Liturgical notes on the Readings
In ecumenical liturgical practice, there are normally three readings and one psalm at each Sunday service, in this order:
First Reading: Hebrew Scripture
Response: Psalm (or Canticle) from the Bible
Second Reading: Epistle (or Acts or Revelation)
Third Reading: Gospel
The first two lessons are normally read by laypeople, the Gospel by a Minister of the Word or a layperson. In Roman Catholic, Anglican and liturgical Protestant churches, it is uncommon for an ordained minister to read all of the lessons.

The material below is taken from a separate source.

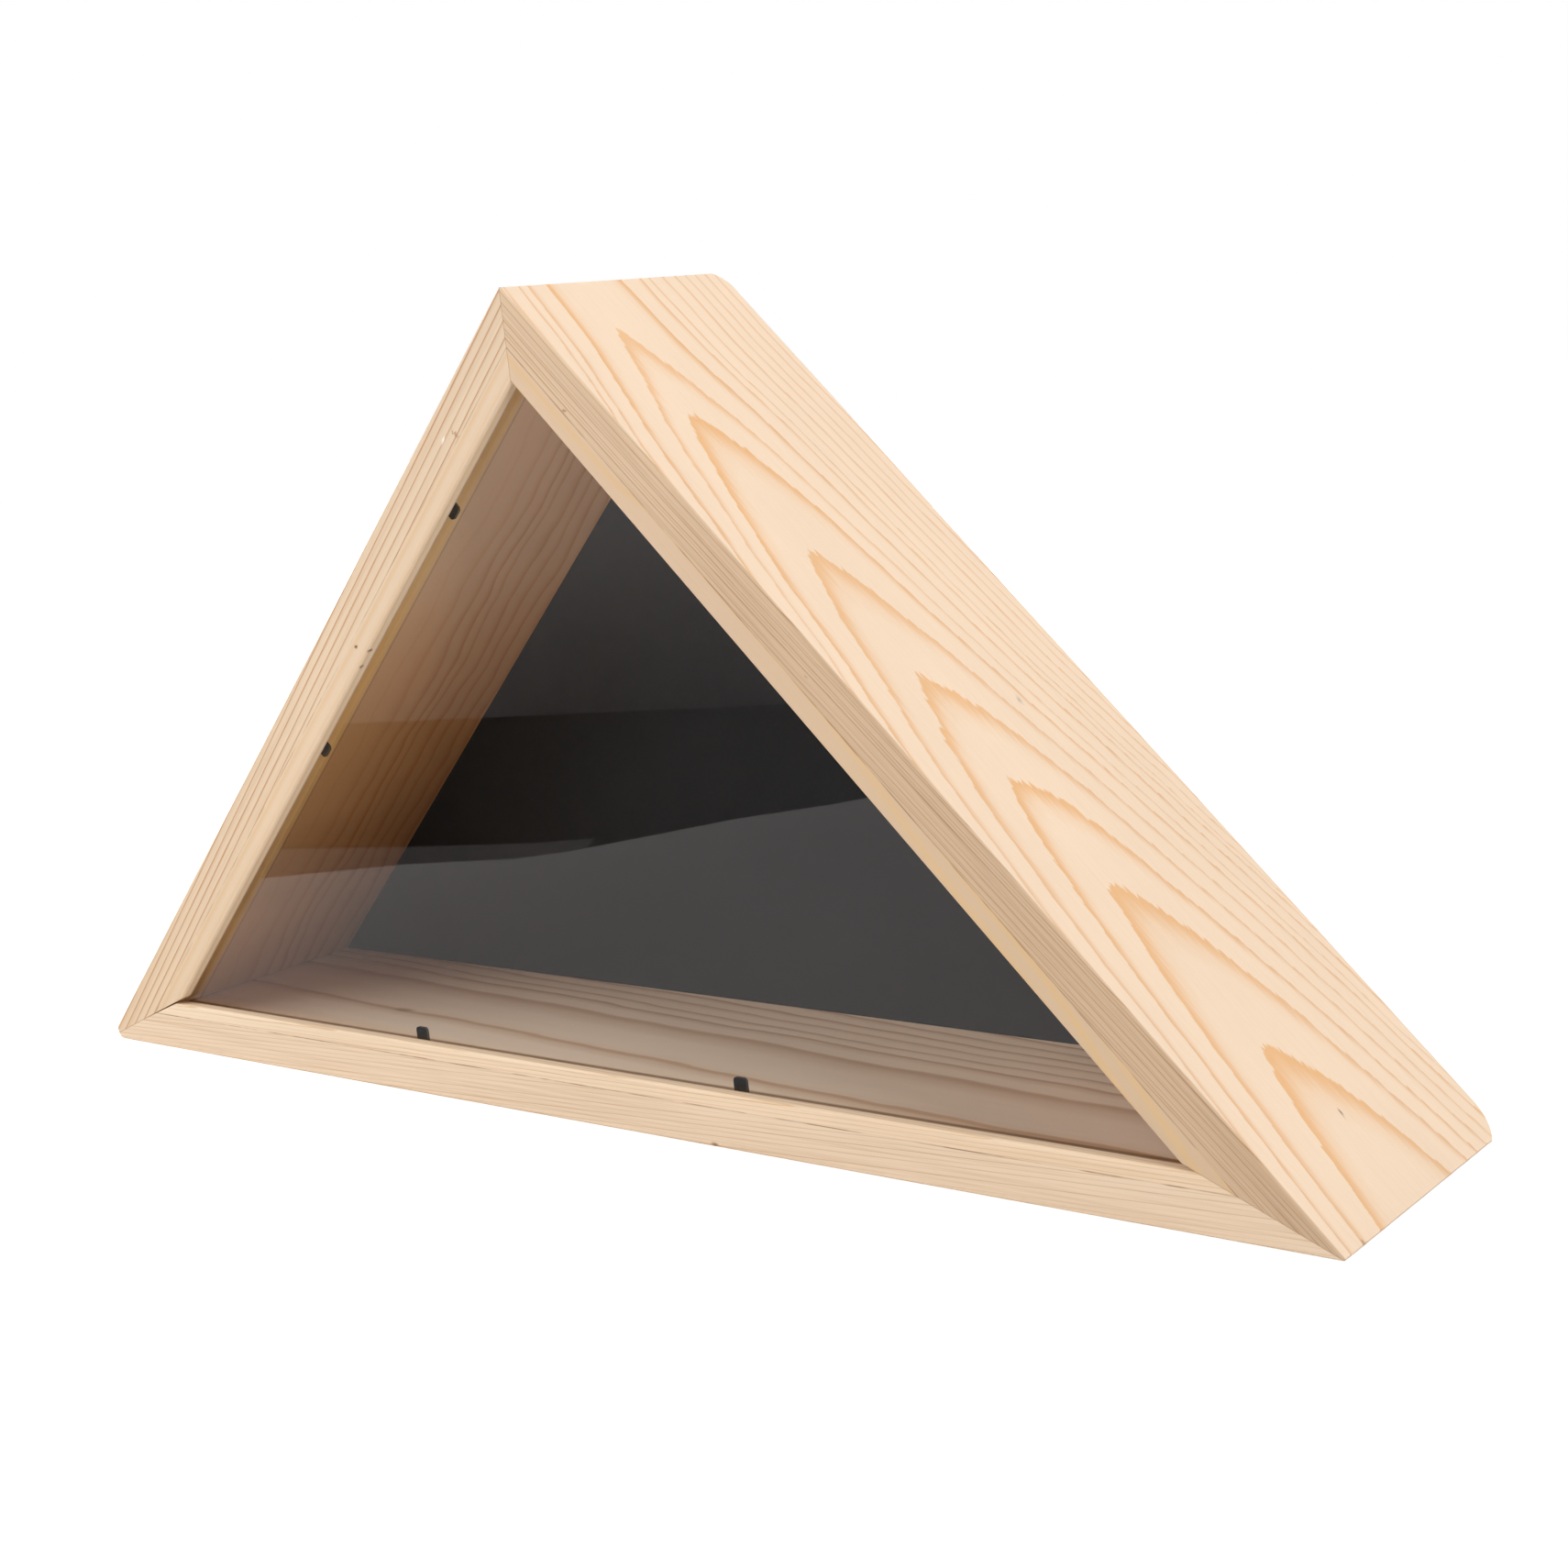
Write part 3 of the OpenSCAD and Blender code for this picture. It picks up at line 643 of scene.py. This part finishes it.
# Matt white paper: no gloss, and only a soft shadow shows on it.
studio = {
    "floor": "EDECEA", "white": "FFFFFF",
    "floorRadius": 4.0,          # metres
    "floorSides": 64,
    "floorGlow": 0.45,           # white added to what is seen of the floor, so that only deep shadow shows
    "whiteOut": (0.3, 1.0),      # metres out, where the lamps no longer reach, so that no horizon shows
    "worldStrength": 0.12,
    "cardWhite": "FFF9F8",
}
bm = bmesh.new()
bmesh.ops.create_circle(bm, cap_ends=True, segments=studio["floorSides"], radius=studio["floorRadius"])
floorMesh = bpy.data.meshes.new("floor")
bm.to_mesh(floorMesh)
bm.free()
floor = bpy.data.objects.new("floor", floorMesh)
scene.collection.objects.link(floor)
material, tree = newMaterial("white paper floor")
paper = addNode(tree, "BsdfDiffuse", None, {"Color": linearColour(studio["floor"])})
place = addNode(tree, "TexCoord")
reach = addNode(tree, "VectorMath", {"operation": "LENGTH"}, {0: place.outputs["Object"]})
glow = addNode(tree, "MapRange", softly, {
    "Value": reach.outputs["Value"], "From": studio["whiteOut"], "To": (studio["floorGlow"], 1.0)})
glow = addNode(tree, "Math", {"operation": "MULTIPLY"}, {0: seenRays(tree), 1: glow})
glow = addNode(tree, "Emission", None, {"Color": linearColour(studio["white"]), "Strength": glow})
surface = addNode(tree, "AddShader", None, {0: paper, 1: glow})
addNode(tree, "OutputMaterial", None, {"Surface": surface})
floorMesh.materials.append(material)

# What the pane mirrors: a table top and its edge, the dark gap beyond and a wall that brightens upwards and
# to the left. Corners are in metres, and a level is a brightness or a line of (height, brightness).
mirrored = {
    "gapCard": {"outline": [(-4, -4), (4, -4), (4, 4), (-4, 4)], "height": 0.0002, "level": 0.003},
    "tableEdgeCard": {
        "outline": [(-1.60, 0.40), (-0.432, -0.227), (-0.390, -0.243), (-0.339, -0.260), (-0.286, -0.281),
                    (-0.265, -0.295), (-0.20, -0.2), (-1.4, 0.8)],
        "height": 0.0004, "level": 0.17,
    },
    "tableCard": {
        "outline": [(-1.50, 0.62), (-0.360, -0.199), (-0.315, -0.235), (-0.272, -0.256), (-0.258, -0.272),
                    (-0.245, -0.298), (-0.225, -0.340), (-0.201, -0.372), (-0.192, -0.388), (0.90, -1.90),
                    (3.0, -1.5), (3.0, 3.0), (-1.5, 3.0)],
        "height": 0.0006, "level": 0.48,
        "leftGlow": (-0.12, -0.42, 0.22),     # from where to where it brightens, and how much
    },
    "wallCard": {
        "corners": [(-3.28, 0.545, 0.001), (2.30, -1.615, 0.001), (2.30, -1.615, 0.26), (-3.28, 0.545, 0.26)],
        "level": [(0, 0.08), (0.023, 0.14), (0.053, 0.23), (0.084, 0.36), (0.112, 0.47), (0.14, 0.58),
                  (0.26, 0.98)],
        "leftGlow": (-0.48, -0.64, 0.13),
    },
}


# only mirrored rays see a card, also those that turn back inside the sheet
def mirroredCard(name, look):
    corners = look["corners"] if "corners" in look else [(x, y, look["height"]) for x, y in look["outline"]]
    bm = bmesh.new()
    bm.faces.new([bm.verts.new(corner) for corner in corners])
    mesh = bpy.data.meshes.new(name)
    bm.to_mesh(mesh)
    bm.free()
    card = bpy.data.objects.new(name, mesh)
    scene.collection.objects.link(card)
    material, tree = newMaterial(name + " paint")
    level = look["level"]
    if "leftGlow" in look:
        place = addNode(tree, "TexCoord")
        spot = addNode(tree, "SeparateXYZ", None, {0: place.outputs["Object"]})
        if isinstance(level, list):
            level = readOff(tree, spot.outputs["Z"], level)
        start, end, most = look["leftGlow"]
        leftwards = addNode(tree, "MapRange", softly, {
            "Value": spot.outputs["X"], "From": (start, end), "To": (0.0, most)})
        level = addNode(tree, "Math", {"operation": "ADD"}, {0: level, 1: leftwards})
    light = addNode(tree, "Emission", None, {
        "Color": linearColour(studio["cardWhite"]), "Strength": level})
    clear = addNode(tree, "BsdfTransparent")
    rays = addNode(tree, "LightPath")
    seen = addNode(tree, "Math", {"operation": "GREATER_THAN"}, {
        0: rays.outputs["Glossy Depth"], 1: 0.5})   # one bounce or more
    seen = addNode(tree, "Math", {"operation": "MAXIMUM"}, {0: seen, 1: rays.outputs["Is Reflection Ray"]})
    paint = addNode(tree, "MixShader", None, {"Fac": seen, 1: clear, 2: light})
    addNode(tree, "OutputMaterial", None, {"Surface": paint})
    mesh.materials.append(material)
    card.visible_camera = card.visible_diffuse = card.visible_shadow = False


for name, look in mirrored.items():
    mirroredCard(name, look)

world = bpy.data.worlds.new("studio")
scene.world = world
world.use_nodes = True
tree = world.node_tree
tree.nodes.clear()
strength = addNode(tree, "MapRange", None, {"Value": seenRays(tree), "To": (studio["worldStrength"], 1.0)})
background = addNode(tree, "Background", None, {"Strength": strength, "Color": linearColour(studio["white"])})
addNode(tree, "OutputWorld", None, {"Surface": background})

# where each soft lamp stands and what it faces, in metres, its side and its watts
lamps = {
    "keyLamp": {"place": (0.55, -0.08, 1.50), "facing": (0, 0, 0), "size": 0.9, "power": 13.6},
    "sideLamp": {"place": (1.96, -0.34, 0.10), "facing": (0, 0, 0), "size": 0.5, "power": 16.0},
    "fillLamp": {"place": (-0.81, -0.96, 0.82), "facing": (0, 0, 0), "size": 1.7, "power": 21.2},
    # light that a bright table throws up from in front
    "bounceLamp": {"place": (0.12, -0.32, 0.003), "facing": (0.12, -0.32, 1), "size": 0.5, "power": 0.18},
    "rearLamp": {"place": (-0.95, 1.5, 0.34), "facing": (0, 0, 0.1), "size": 0.8, "power": 22.0},
}
for name, lamp in lamps.items():
    lampData = bpy.data.lights.new(name, "AREA")
    lampData.size = lamp["size"]
    lampData.energy = lamp["power"]
    lampObject = bpy.data.objects.new(name, lampData)
    lampObject.location = lamp["place"]
    aim = Vector(lamp["facing"]) - Vector(lamp["place"])
    lampObject.rotation_euler = aim.to_track_quat("-Z", "Y").to_euler()
    lampObject.visible_camera = lampObject.visible_glossy = lampObject.visible_transmission = False
    scene.collection.objects.link(lampObject)
print("studio set")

The psalm is not a reading but a congregational response following the lesson from Hebrew Scripture: it is normally sung with a refrain or recited by the congregation as poetry. Occasionally, a canticle is appointed in place of a psalm; it is sung or recited in the same way. The New Century Hymnal provides a complete liturgical psalter with refrains and music.
A hymn may be sung as an introduction to the proclamation of the Gospel.
During Ordinary Time (seasons after Epiphany and Pentecost) two alternative sets of OT readings with responsorial psalms are provided. The first option is a semi-continuous reading through a book of Hebrew Scripture; the second is thematically related to the other readings.